Transcribe, exactly as they appear, the line that contains "for skirt_half in", the line that contains "for node in", and every line in between, and nothing else.

**Data provided:**
^^^^
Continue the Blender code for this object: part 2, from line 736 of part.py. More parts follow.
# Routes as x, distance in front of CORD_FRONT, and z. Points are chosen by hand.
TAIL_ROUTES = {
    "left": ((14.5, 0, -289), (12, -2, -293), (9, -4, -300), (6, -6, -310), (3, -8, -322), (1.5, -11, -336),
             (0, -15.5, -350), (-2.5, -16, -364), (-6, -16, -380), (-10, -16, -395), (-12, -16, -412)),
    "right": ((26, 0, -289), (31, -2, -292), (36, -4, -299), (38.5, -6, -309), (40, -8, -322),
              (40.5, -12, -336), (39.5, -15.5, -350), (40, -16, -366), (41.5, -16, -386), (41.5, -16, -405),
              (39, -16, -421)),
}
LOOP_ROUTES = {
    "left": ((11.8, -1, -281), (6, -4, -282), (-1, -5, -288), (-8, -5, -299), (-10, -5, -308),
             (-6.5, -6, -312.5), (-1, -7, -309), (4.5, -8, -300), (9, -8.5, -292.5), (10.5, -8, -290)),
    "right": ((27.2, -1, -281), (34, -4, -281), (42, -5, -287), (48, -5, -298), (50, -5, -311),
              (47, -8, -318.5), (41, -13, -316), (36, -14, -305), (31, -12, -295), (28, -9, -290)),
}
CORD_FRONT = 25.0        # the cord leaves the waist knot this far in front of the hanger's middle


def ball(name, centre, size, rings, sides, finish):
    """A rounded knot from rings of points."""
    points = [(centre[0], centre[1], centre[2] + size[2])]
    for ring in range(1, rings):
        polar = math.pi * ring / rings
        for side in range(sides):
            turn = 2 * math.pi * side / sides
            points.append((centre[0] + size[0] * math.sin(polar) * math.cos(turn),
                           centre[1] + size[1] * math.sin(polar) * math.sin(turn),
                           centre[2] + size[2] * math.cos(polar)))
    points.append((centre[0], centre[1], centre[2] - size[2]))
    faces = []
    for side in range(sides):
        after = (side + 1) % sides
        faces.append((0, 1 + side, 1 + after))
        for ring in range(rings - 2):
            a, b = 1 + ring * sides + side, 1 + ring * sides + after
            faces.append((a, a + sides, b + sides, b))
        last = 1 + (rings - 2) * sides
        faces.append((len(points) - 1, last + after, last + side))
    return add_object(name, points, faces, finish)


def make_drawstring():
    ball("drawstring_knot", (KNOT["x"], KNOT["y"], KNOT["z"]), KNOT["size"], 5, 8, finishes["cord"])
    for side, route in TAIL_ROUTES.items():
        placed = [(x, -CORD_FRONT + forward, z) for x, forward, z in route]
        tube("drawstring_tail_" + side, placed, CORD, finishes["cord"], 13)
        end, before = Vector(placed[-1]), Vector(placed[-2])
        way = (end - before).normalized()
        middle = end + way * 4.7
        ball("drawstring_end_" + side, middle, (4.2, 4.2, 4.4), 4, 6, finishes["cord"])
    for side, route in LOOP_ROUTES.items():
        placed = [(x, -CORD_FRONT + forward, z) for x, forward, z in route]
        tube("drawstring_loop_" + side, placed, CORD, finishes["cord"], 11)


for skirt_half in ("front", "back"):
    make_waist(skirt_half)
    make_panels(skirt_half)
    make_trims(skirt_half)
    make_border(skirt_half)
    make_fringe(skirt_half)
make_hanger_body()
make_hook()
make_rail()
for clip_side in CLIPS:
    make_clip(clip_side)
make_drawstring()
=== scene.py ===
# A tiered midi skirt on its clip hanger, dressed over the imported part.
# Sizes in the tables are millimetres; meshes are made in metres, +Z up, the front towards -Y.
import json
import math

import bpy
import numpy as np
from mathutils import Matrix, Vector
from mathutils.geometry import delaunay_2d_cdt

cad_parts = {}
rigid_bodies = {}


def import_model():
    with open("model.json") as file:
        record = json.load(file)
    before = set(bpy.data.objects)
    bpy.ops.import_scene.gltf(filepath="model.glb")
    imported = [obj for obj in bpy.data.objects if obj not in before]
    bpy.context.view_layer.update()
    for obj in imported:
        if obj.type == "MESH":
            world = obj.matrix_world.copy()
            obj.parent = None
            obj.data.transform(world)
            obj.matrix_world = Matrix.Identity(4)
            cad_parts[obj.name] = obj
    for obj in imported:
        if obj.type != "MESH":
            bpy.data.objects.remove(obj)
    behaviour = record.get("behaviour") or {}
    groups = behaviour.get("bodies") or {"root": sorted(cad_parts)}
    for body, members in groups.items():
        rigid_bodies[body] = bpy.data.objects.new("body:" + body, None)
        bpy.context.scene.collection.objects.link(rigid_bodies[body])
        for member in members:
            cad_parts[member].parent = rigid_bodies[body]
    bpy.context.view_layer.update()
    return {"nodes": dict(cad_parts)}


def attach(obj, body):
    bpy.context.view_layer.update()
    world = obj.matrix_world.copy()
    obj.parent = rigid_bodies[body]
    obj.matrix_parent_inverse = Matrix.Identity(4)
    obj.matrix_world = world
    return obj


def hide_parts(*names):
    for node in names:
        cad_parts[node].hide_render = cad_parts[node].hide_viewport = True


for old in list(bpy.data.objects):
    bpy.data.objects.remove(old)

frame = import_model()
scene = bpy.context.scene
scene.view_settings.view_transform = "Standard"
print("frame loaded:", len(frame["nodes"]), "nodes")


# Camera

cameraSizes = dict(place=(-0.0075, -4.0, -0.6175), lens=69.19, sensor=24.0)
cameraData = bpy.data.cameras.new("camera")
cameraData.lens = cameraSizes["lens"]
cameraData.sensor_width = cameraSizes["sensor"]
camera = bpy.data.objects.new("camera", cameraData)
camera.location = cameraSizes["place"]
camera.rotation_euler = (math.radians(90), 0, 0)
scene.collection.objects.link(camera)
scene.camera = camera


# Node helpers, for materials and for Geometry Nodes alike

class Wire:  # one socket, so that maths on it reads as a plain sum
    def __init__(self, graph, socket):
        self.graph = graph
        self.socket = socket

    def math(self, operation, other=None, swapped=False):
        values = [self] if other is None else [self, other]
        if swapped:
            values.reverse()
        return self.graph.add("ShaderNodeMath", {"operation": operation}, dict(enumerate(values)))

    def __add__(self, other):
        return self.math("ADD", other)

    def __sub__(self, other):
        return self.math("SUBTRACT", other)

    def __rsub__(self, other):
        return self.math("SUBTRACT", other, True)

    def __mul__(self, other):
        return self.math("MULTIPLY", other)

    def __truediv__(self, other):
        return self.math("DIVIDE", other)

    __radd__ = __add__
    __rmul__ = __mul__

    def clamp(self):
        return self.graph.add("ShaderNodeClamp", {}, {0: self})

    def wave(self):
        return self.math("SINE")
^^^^
**Final result:**
for skirt_half in ("front", "back"):
    make_waist(skirt_half)
    make_panels(skirt_half)
    make_trims(skirt_half)
    make_border(skirt_half)
    make_fringe(skirt_half)
make_hanger_body()
make_hook()
make_rail()
for clip_side in CLIPS:
    make_clip(clip_side)
make_drawstring()
=== scene.py ===
# A tiered midi skirt on its clip hanger, dressed over the imported part.
# Sizes in the tables are millimetres; meshes are made in metres, +Z up, the front towards -Y.
import json
import math

import bpy
import numpy as np
from mathutils import Matrix, Vector
from mathutils.geometry import delaunay_2d_cdt

cad_parts = {}
rigid_bodies = {}


def import_model():
    with open("model.json") as file:
        record = json.load(file)
    before = set(bpy.data.objects)
    bpy.ops.import_scene.gltf(filepath="model.glb")
    imported = [obj for obj in bpy.data.objects if obj not in before]
    bpy.context.view_layer.update()
    for obj in imported:
        if obj.type == "MESH":
            world = obj.matrix_world.copy()
            obj.parent = None
            obj.data.transform(world)
            obj.matrix_world = Matrix.Identity(4)
            cad_parts[obj.name] = obj
    for obj in imported:
        if obj.type != "MESH":
            bpy.data.objects.remove(obj)
    behaviour = record.get("behaviour") or {}
    groups = behaviour.get("bodies") or {"root": sorted(cad_parts)}
    for body, members in groups.items():
        rigid_bodies[body] = bpy.data.objects.new("body:" + body, None)
        bpy.context.scene.collection.objects.link(rigid_bodies[body])
        for member in members:
            cad_parts[member].parent = rigid_bodies[body]
    bpy.context.view_layer.update()
    return {"nodes": dict(cad_parts)}


def attach(obj, body):
    bpy.context.view_layer.update()
    world = obj.matrix_world.copy()
    obj.parent = rigid_bodies[body]
    obj.matrix_parent_inverse = Matrix.Identity(4)
    obj.matrix_world = world
    return obj


def hide_parts(*names):
    for node in names:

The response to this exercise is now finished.